## Task to carry out
Set out every line bearing the string "where".

## Dataset content

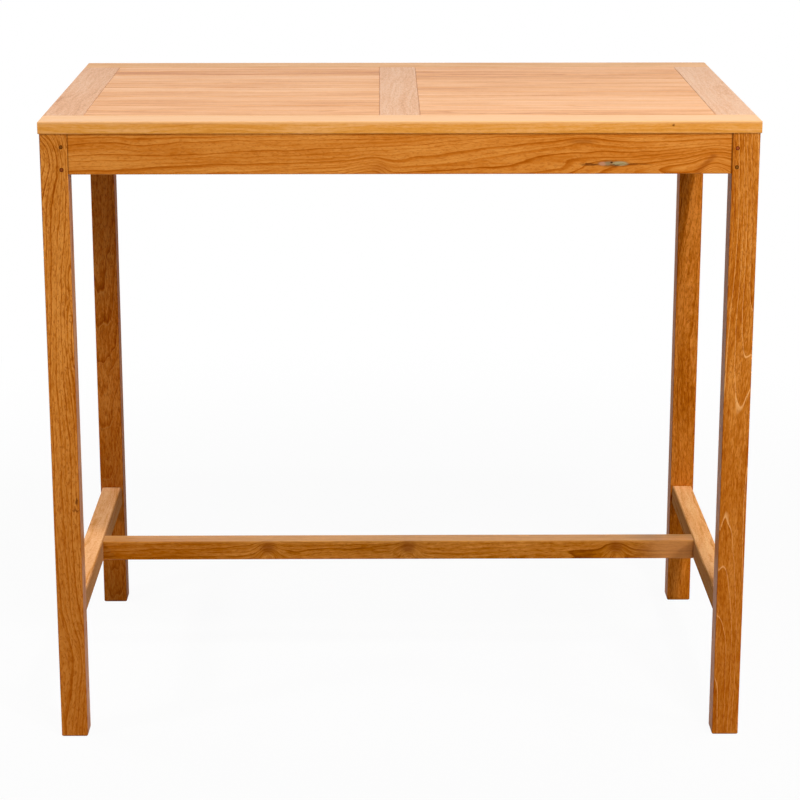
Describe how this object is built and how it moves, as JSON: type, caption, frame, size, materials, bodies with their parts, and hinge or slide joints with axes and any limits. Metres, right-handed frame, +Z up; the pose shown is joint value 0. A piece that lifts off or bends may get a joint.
...
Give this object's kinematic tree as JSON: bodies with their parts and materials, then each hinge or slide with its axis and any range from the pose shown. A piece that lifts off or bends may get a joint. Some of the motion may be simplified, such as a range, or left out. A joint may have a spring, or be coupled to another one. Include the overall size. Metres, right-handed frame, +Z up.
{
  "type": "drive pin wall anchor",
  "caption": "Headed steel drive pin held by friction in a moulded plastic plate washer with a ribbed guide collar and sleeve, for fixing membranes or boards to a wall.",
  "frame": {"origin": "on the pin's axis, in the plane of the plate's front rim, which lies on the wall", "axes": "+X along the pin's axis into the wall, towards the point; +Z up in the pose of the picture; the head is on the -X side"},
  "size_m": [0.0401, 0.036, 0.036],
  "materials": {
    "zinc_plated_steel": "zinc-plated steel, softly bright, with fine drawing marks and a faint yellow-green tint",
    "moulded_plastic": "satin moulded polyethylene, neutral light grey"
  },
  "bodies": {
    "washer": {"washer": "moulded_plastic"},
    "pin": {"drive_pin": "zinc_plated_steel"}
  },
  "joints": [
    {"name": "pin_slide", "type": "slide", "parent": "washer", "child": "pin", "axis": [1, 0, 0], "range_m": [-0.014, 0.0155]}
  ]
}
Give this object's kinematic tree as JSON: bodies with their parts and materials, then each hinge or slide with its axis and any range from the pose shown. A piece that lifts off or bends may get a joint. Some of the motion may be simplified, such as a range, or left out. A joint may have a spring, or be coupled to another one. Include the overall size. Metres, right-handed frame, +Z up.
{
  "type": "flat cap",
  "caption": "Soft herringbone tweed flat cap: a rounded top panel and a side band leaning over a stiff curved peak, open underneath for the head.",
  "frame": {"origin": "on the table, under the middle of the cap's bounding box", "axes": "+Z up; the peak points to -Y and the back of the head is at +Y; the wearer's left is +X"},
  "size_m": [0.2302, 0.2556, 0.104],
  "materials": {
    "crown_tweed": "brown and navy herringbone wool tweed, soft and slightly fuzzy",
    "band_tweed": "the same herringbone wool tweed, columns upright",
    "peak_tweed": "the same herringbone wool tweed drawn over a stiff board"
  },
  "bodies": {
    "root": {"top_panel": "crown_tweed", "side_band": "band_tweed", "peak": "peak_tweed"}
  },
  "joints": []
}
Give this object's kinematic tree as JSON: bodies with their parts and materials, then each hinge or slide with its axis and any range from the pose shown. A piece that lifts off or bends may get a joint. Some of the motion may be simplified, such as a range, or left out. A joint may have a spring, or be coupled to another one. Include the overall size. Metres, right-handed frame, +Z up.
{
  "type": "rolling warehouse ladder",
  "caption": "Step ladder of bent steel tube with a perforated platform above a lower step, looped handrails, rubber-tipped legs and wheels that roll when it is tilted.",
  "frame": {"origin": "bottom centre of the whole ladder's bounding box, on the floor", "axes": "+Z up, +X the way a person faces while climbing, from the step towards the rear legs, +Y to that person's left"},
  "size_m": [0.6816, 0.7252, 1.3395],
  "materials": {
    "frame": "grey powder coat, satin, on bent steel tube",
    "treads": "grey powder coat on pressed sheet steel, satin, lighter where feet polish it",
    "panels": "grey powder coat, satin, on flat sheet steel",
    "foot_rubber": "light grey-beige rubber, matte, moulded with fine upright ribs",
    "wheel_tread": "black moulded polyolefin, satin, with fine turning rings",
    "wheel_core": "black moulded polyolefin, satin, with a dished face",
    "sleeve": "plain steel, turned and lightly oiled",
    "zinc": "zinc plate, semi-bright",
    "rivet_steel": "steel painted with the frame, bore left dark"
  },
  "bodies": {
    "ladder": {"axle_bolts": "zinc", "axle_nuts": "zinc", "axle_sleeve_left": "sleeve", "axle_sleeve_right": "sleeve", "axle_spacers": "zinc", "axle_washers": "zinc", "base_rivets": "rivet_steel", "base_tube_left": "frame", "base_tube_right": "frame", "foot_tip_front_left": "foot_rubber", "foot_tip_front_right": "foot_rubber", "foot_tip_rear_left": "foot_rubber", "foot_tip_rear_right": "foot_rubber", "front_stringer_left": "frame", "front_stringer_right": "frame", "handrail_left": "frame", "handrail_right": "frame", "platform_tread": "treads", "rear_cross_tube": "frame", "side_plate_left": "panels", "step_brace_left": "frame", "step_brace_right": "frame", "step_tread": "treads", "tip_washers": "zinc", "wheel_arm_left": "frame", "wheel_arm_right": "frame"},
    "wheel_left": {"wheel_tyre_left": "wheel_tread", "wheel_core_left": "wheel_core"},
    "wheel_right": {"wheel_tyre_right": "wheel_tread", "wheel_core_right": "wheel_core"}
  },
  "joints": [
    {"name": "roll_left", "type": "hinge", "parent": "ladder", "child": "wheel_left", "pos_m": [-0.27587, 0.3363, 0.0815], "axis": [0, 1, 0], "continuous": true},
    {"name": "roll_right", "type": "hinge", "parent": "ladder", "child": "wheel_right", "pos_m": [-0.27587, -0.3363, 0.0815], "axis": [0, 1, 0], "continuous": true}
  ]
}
--
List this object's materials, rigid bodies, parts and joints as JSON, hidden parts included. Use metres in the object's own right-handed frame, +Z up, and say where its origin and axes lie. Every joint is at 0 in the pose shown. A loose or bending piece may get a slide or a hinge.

## Task output
    "treads": "grey powder coat on pressed sheet steel, satin, lighter where feet polish it",
List this object's materials, rigid bodies, parts and joints as JSON, hidden parts included. Use metres in the object's own right-handed frame, +Z up, and say where its origin and axes lie. Every joint is at 0 in the pose shown. A loose or bending piece may get a slide or a hinge.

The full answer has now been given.